* **Directive**: Will you return, word for word, only the lines from the top of the data below down to and including the one with "tube_wall = 1.2; // [0.8:0.1:2]"?

********************

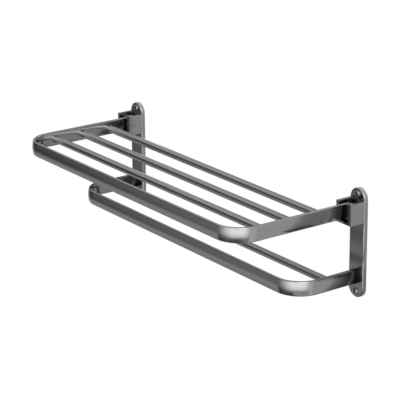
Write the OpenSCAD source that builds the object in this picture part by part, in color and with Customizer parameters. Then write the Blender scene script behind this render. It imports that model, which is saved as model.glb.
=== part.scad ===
// Wall-mounted folding towel rack: a folding shelf of three cross bars above a fixed lower rail.
// X runs along the wall, Y points into the wall and Z up. The wall plane is y = 0.
// The origin is the centre of the rectangle that the four wall nuts make.

/* [Folding shelf] */
// Outer width of the shelf
shelf_w = 600; // [450:10:800]
// Depth from the wall to the front of the shelf
shelf_d = 242; // [235:1:300]
// Distance from the wall to the rear cross bar
rear_bar_y = 71; // [60:1:75]
// Distance between neighbouring cross bars
bar_pitch = 54.5; // [45:0.5:56]
// Height of the shelf's middle plane above the origin
shelf_z = 55.5; // [50:0.5:58]

/* [Lower rail] */
// Depth from the wall to the front of the lower rail
lower_d = 130; // [115:1:160]
// Distance from the wall to the lower cross bar
lower_bar_y = 56; // [45:1:62]
// Height of the lower rail's middle plane, below the origin
lower_z = -54; // [-60:0.5:-45]

/* [Bar sections] */
// Height of the flat-oval rails
rail_h = 25; // [22:0.5:26]
// Thickness of the flat-oval rails at the middle
rail_t = 7; // [6:0.5:8]
// Radius of a rail's rounded edge
rail_edge_r = 2.5; // [2:0.1:2.9]
// Outer radius of the bends
bend_r = 45; // [30:1:60]
// Diameter of the round cross bars
tube_d = 12.7; // [10:0.1:14]
// Wall of the round cross bars
tube_wall = 1.2; // [0.8:0.1:2]

/* [Wall plates] */
// Width of a wall plate
plate_w = 34; // [32:1:40]
// Height of a wall plate
plate_h = 178; // [170:1:200]
// Thickness of a wall plate
plate_t = 7; // [6:0.5:9]
// Radius of the plate's front edge
plate_edge_r = 1.8; // [0.5:0.1:2]
// Distance from the shelf's outer side to the middle of the wall plate
plate_inset = 1; // [0:0.5:2]

/* [Hinge channels] */
// Width of a hinge channel
channel_w = 34; // [33:0.5:38]
// How far the channel's top edge is above the hinge axis
channel_up = 16; // [14:0.5:18]
// How far the channel's underside is below the hinge axis
channel_down = 18.5; // [18:0.5:20]
// How far a hinge channel stands out from its plate
channel_d = 27.5; // [26:0.5:30]
// Thickness of the channel's two cheeks
cheek_t = 6; // [5:0.5:6]
// Thickness of the channel's floor
floor_t = 3.5; // [2.5:0.1:3.6]
// Distance from the wall to the hinge axis
pivot_y = 22.5; // [22:0.1:23]

/* [Fixings] */
// Distance from a plate's end to its wall nut
wall_nut_inset = 9.5; // [8:0.5:12]
// Diameter of the wall studs, and so of the bore through the wall nuts
wall_stud_d = 5; // [4:0.5:5]
// Head diameter of the wall nuts
wall_head_d = 12; // [10:0.5:13]
// Head height of the wall nuts
wall_head_h = 2.5; // [1.5:0.1:2.5]
// Shoulder diameter of the hinge pins
pin_d = 6; // [5:0.5:6]

/* [Hidden] */
$fn = 128;

gun_grey = [0.40, 0.40, 0.41];
gun_grey_dark = [0.33, 0.33, 0.34];
screw_grey = [0.46, 0.46, 0.47];
zinc_grey = [0.70, 0.71, 0.72];
black_nylon = [0.08, 0.08, 0.08];

eps = 0.01;
gap = 0.3;                 // air between faces that move past each other
running = 0.05;            // radial clearance of a pin that turns in a bush

plate_x = shelf_w/2 + plate_inset;
plate_r = plate_w/2;
wall_nut_z = plate_h/2 - wall_nut_inset;
wall_sleeve_d = wall_stud_d + 2.5;
wall_socket_af = wall_stud_d + 1;
lower_w = 2*plate_x + rail_t;

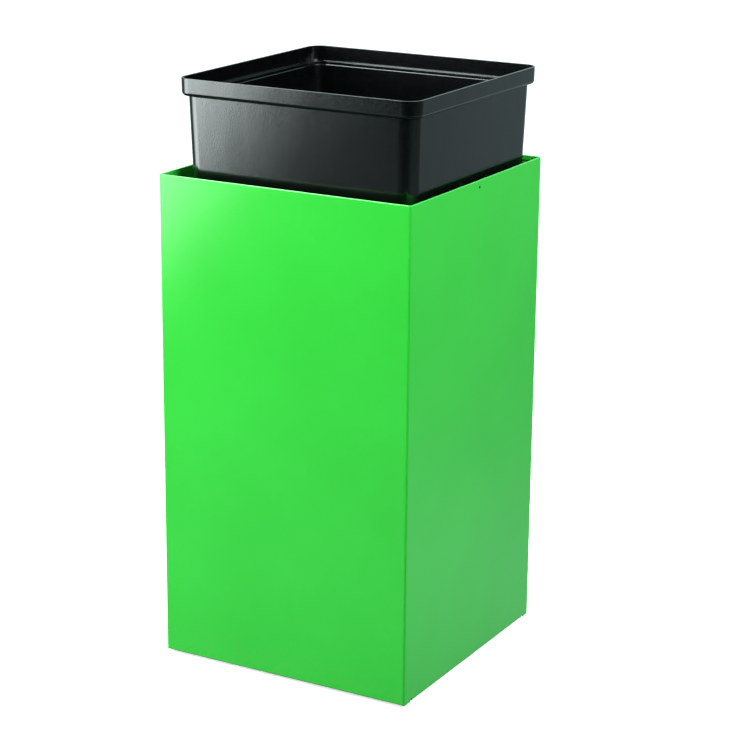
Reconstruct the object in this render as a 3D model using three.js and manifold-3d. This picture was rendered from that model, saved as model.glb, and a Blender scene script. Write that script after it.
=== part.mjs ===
// Square litter bin: an open-topped sheet-steel shell with a tall moulded liner standing loose in it.
//
// Millimetres, +Z up. The origin is on the floor under the middle of the shell. The front faces -Y.
// The shell is a three-sided wrap (front and both sides) closed by a riveted back panel. A floor
// pan lies on the shell's turned-in bottom flanges, and four screws clamp pan, flange and rubber
// foot together at the corners. The liner stands on the pan and lifts straight out.

import * as THREE from "three";
import { mergeVertices } from "three/addons/utils/BufferGeometryUtils.js";
import Module from "manifold-3d";

const wasm = await Module();
wasm.setup();

// ---- Driving dimensions ----

const FIT_GAP = 0.3; // clearance left between touching pieces
const WALL_OVERLAP = 0.5; // how far a plain wall runs into the folds at its top and bottom
const FLANGE_OVERLAP = 0.1; // how far a bend runs into the flat flange beside it
const ARC_STEPS = 6; // facets in a quarter turn of a sheet-metal bend
const ROUND_STEPS = 4; // facets in a quarter turn of the smallest rounds
const TURN_STEPS = 20; // facets round a turned piece or a hole

const SHELL = {
  half: 200, // half of the square plan, over the outer faces
  bottom: 5, // underside of the bottom flanges
  top: 720, // crest of the hem
  sheet: 1.2,
  cornerRadius: 3.2, // outer radius of the vertical bends
  bendRadius: 2.4, // outer radius of the bend along the bottom edge
  hemDepth: 7, // how far the hem's inner leaf reaches down
  hemGap: 0.4, // air between the wall and the hem's inner leaf
};

const FLANGE = {
  endDepth: 22, // turned-in bottom flange of the front wall and the back panel
  sideDepth: 46, // turned-in bottom flange of the side walls, which carries the feet
  cornerClearance: 1, // between the end flanges and the side flanges
  endHalf: 196.4, // half width of the front and back flanges
  reliefWidth: 4, // notch at each end of a side flange
};

const REAR = {
  outerFace: 198.5, // y of the rear flange's outer face, just inside the back panel
  flangeWidth: 24,
  flangeBottom: 10.5,
  flangeTop: 708,
  panelHalf: 196.4, // half width of the back panel
};

const PAN = {
  half: 196.2,
  lip: 25,
  sheet: 1.2,
  bendRadius: 2.4,
  cornerRadius: 6,
  drainRadius: 4,
  drainInset: 110, // of the drain holes, from the middle
};

const SIDE_HOLE = { radius: 2.5, belowTop: 10 };

const FOOT = { x: 170, y: 162, radius: 12, recessRadius: 7, recessDepth: 3, edge: 0.8, facets: 28 };
const SCREW = { radius: 3, headRadius: 6, headHeight: 2.2, length: 14, edge: 0.8 };
const NUT = { acrossFlats: 10, height: 5 };
const HOLE_RADIUS = SCREW.radius + FIT_GAP;

const RIVET = {
  radius: 2,
  headRadius: 4,
  headHeight: 1.3,
  tailRadius: 3,
  tailHeight: 3,
  facets: 14,
  perSide: 5,
  inset: 14, // from the outer side face
  endMargin: 60, // from the shell's bottom and top to the first and last rivet
};

const LINER = {
  offset: [7.5, 4.5], // it stands loose, this far right and back of the middle
  top: 854,
  collarHalf: 188.5,
  collarBottom: 829,
  collarRadius: 22,
  collarEdgeRadius: 5.5, // round the collar's lower outer edge
  collarDraft: 0.5, // how far the collar's face leans in towards its lower edge
  ledgeRound: 0.6, // size of the slopes at both edges of the ledge inside the collar
  stepDepth: 4.3, // from the ledge down to the small step under it
  step: 1.2, // run and drop of that step
  bodyHalf: 181, // under the collar
  bodyRadius: 22,
  draft: 0.0294, // inward run of each wall per millimetre of depth
  wall: 2.8,
  floor: 3.5,
  footRadius: 9, // round the bottom outer edge
  footWidth: 18, // width of the ring that it stands on
  footHeight: 7, // how far the middle of the base is raised
  footSlope: 3, // run of the slope between the ring and the raised middle
  footCorner: 12, // corner radius of the ring's inner edge
};

// ---- Derived places ----

const panBottom = SHELL.bottom + SHELL.sheet + FIT_GAP;
const panTop = panBottom + PAN.sheet;
const linerBottom = panTop + FIT_GAP;
const sideFlangeEnd = SHELL.half - FLANGE.endDepth - FLANGE.cornerClearance;
const hemThickness = 2 * SHELL.sheet + SHELL.hemGap;

const PAINT = { color: 0x3fd64a, roughness: 0.35, metalness: 0 };
const BLACK_PLASTIC = { color: 0x101213, roughness: 0.45, metalness: 0 };
const RUBBER = { color: 0x0c0c0c, roughness: 0.85, metalness: 0 };
const ZINC = { color: 0xb9bcc0, roughness: 0.4, metalness: 1 };

// ---- Geometry helpers ----

// A closed solid through sections with the same number of points, each a closed loop. The first
// and last sections are capped with the given triangles of one loop.
function skin(sections, capTriangles) {
  const count = sections[0].length;
  const positions = sections.flat().flatMap((point) => point.toArray());
  const index = [];
  for (let s = 0; s < sections.length - 1; s++) {
    for (let i = 0; i < count; i++) {
      const next = (i + 1) % count;
      const [a, b] = [s * count + i, s * count + next];
      const [c, d] = [a + count, b + count];
      index.push(a, b, d, a, d, c);
    }
  }
  const last = (sections.length - 1) * count;
  for (const [a, b, c] of capTriangles) {
    index.push(a, c, b, last + a, last + b, last + c);
  }
  const geometry = new THREE.BufferGeometry();
  geometry.setAttribute("position", new THREE.Float32BufferAttribute(positions, 3));
  geometry.setIndex(index);
  return geometry;
}

function toSolid(geometry) {
  const bare = new THREE.BufferGeometry();
  bare.setAttribute("position", geometry.getAttribute("position"));
  bare.setIndex(geometry.getIndex());
  const merged = mergeVertices(bare, 1e-4);
  return new wasm.Manifold(
    new wasm.Mesh({
      numProp: 3,
      vertProperties: merged.attributes.position.array,
      triVerts: new Uint32Array(merged.index.array),
    }),
  );
}

function toGeometry(solid) {
  const mesh = solid.getMesh();
  const geometry = new THREE.BufferGeometry();
  const positions = new THREE.BufferAttribute(new Float32Array(mesh.vertProperties), 3);
  geometry.setAttribute("position", positions);
  geometry.setIndex(new THREE.BufferAttribute(new Uint32Array(mesh.triVerts), 1));
  return geometry;
}

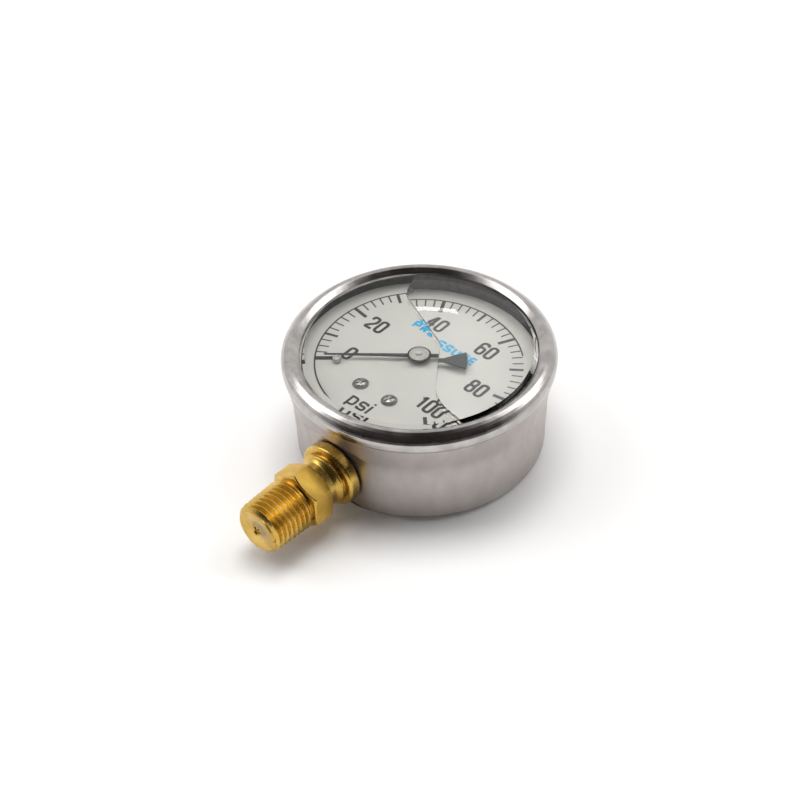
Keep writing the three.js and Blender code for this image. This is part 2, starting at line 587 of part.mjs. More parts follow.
function buildPlateScrew([x, y]) {
  const head = rod(x, y, 1.5, FRONT_PLATE_TOP, FRONT_PLATE_TOP + 0.7);
  const shank = rod(x, y, 0.6, FRONT_PLATE_Z - 1.7, FRONT_PLATE_TOP + 0.3);
  const slot = box(-2, 2, -0.22, 0.22, FRONT_PLATE_TOP + 0.35, FRONT_PLATE_TOP + 1);
  return cut(join(head, shank), slot.rotateZ(x + y).translate(x, y, 0));
}

// One tooth as four points, given its centre angle, radii and half widths.
function tooth(angle, root, tip, rootHalf, tipHalf) {
  const at = (radius, offset) => [
    radius * Math.cos(angle + offset / radius), radius * Math.sin(angle + offset / radius),
  ];
  return [at(root, -rootHalf), at(tip, -tipHalf), at(tip, tipHalf), at(root, rootHalf)];
}

function buildPinion() {
  const points = [];
  for (let i = 0; i < PINION_TEETH; i += 1) {
    const angle = rad(MESH_ANGLE + 180) + (i * 2 * Math.PI) / PINION_TEETH;
    const [root, tip] = [PINION_RADIUS - 0.3, PINION_RADIUS + 0.2];
    points.push(...tooth(angle, root, tip, 0.2, 0.07));
  }
  const gear = plate(outline(points), SECTOR_Z - 0.2, SECTOR_Z + SECTOR_THICKNESS + 0.2);
  const arbor = rod(0, 0, ARBOR_RADIUS, BLOCK_SEAT_Z + 0.2, CAP_TOP + 0.12);
  return join(gear, arbor);
}

function buildSector() {
  const pitch = (2 * Math.PI) / SECTOR_TEETH_FULL;
  const first = rad(MESH_ANGLE) - (SECTOR_TEETH_CUT - 1.5) * pitch;
  const points = [];
  for (let i = 0; i < SECTOR_TEETH_CUT; i += 1) {
    const [root, tip] = [SECTOR_RADIUS - 0.32, SECTOR_RADIUS + 0.2];
    points.push(...tooth(first + i * pitch, root, tip, 0.22, 0.08));
  }
  const last = first + (SECTOR_TEETH_CUT - 1) * pitch;
  const rim = SECTOR_RADIUS - 0.32;
  const edge = (angle, radius) => [radius * Math.cos(angle), radius * Math.sin(angle)];
  points.push(edge(last + 0.045, rim), edge(last + 0.045, rim - 1.6));
  points.push(edge(last - 0.1, rim - 2.1), edge(last - 0.1, 2.0));
  points.push(edge(first + 0.1, 2.0), edge(first + 0.1, rim - 2.1));
  points.push(edge(first - 0.045, rim - 1.6), edge(first - 0.045, rim));
  const fan = plate(outline(points), SECTOR_Z, SECTOR_Z + SECTOR_THICKNESS);
  const tail = rad(TAIL_ANGLE);
  const [tailX, tailY] = [TAIL_LENGTH * Math.cos(tail), TAIL_LENGTH * Math.sin(tail)];
  const hub = rod(0, 0, 2.2, SECTOR_Z, SECTOR_Z + SECTOR_THICKNESS);
  const arm = plate(strap(0, 0, tailX, tailY, 1.15), SECTOR_Z, SECTOR_Z + SECTOR_THICKNESS);
  const [z0, z1] = [SECTOR_Z - 1, LINK_Z + 1];
  const arborHole = rod(0, 0, 1.0 + FIT_CLEARANCE, z0, z1);
  const pinHole = rod(tailX, tailY, LINK_PIN_RADIUS + FIT_CLEARANCE, z0, z1);
  const solid = cut(join(fan, hub, arm), arborHole, pinHole);
  return solid.translate(SECTOR_X, SECTOR_Y, 0);
}

function buildSectorArbor() {
  const thick = rod(SECTOR_X, SECTOR_Y, 1.0, SECTOR_Z - 1.0, LINK_Z + 0.4);
  const pivots = rod(SECTOR_X, SECTOR_Y, ARBOR_RADIUS, BLOCK_SEAT_Z + 0.2, FRONT_PLATE_TOP - 0.1);
  return join(thick, pivots);
}

const TAIL_PIN_X = SECTOR_X + TAIL_LENGTH * Math.cos(rad(TAIL_ANGLE));
const TAIL_PIN_Y = SECTOR_Y + TAIL_LENGTH * Math.sin(rad(TAIL_ANGLE));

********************

* **Complete response**:
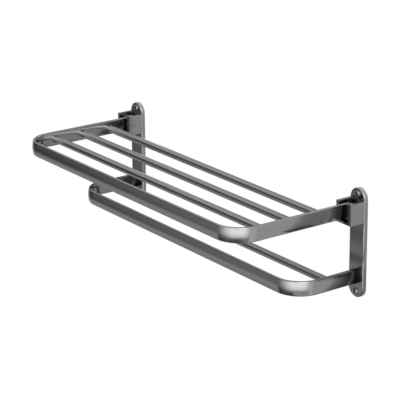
Write the OpenSCAD source that builds the object in this picture part by part, in color and with Customizer parameters. Then write the Blender scene script behind this render. It imports that model, which is saved as model.glb.
=== part.scad ===
// Wall-mounted folding towel rack: a folding shelf of three cross bars above a fixed lower rail.
// X runs along the wall, Y points into the wall and Z up. The wall plane is y = 0.
// The origin is the centre of the rectangle that the four wall nuts make.

/* [Folding shelf] */
// Outer width of the shelf
shelf_w = 600; // [450:10:800]
// Depth from the wall to the front of the shelf
shelf_d = 242; // [235:1:300]
// Distance from the wall to the rear cross bar
rear_bar_y = 71; // [60:1:75]
// Distance between neighbouring cross bars
bar_pitch = 54.5; // [45:0.5:56]
// Height of the shelf's middle plane above the origin
shelf_z = 55.5; // [50:0.5:58]

/* [Lower rail] */
// Depth from the wall to the front of the lower rail
lower_d = 130; // [115:1:160]
// Distance from the wall to the lower cross bar
lower_bar_y = 56; // [45:1:62]
// Height of the lower rail's middle plane, below the origin
lower_z = -54; // [-60:0.5:-45]

/* [Bar sections] */
// Height of the flat-oval rails
rail_h = 25; // [22:0.5:26]
// Thickness of the flat-oval rails at the middle
rail_t = 7; // [6:0.5:8]
// Radius of a rail's rounded edge
rail_edge_r = 2.5; // [2:0.1:2.9]
// Outer radius of the bends
bend_r = 45; // [30:1:60]
// Diameter of the round cross bars
tube_d = 12.7; // [10:0.1:14]
// Wall of the round cross bars
tube_wall = 1.2; // [0.8:0.1:2]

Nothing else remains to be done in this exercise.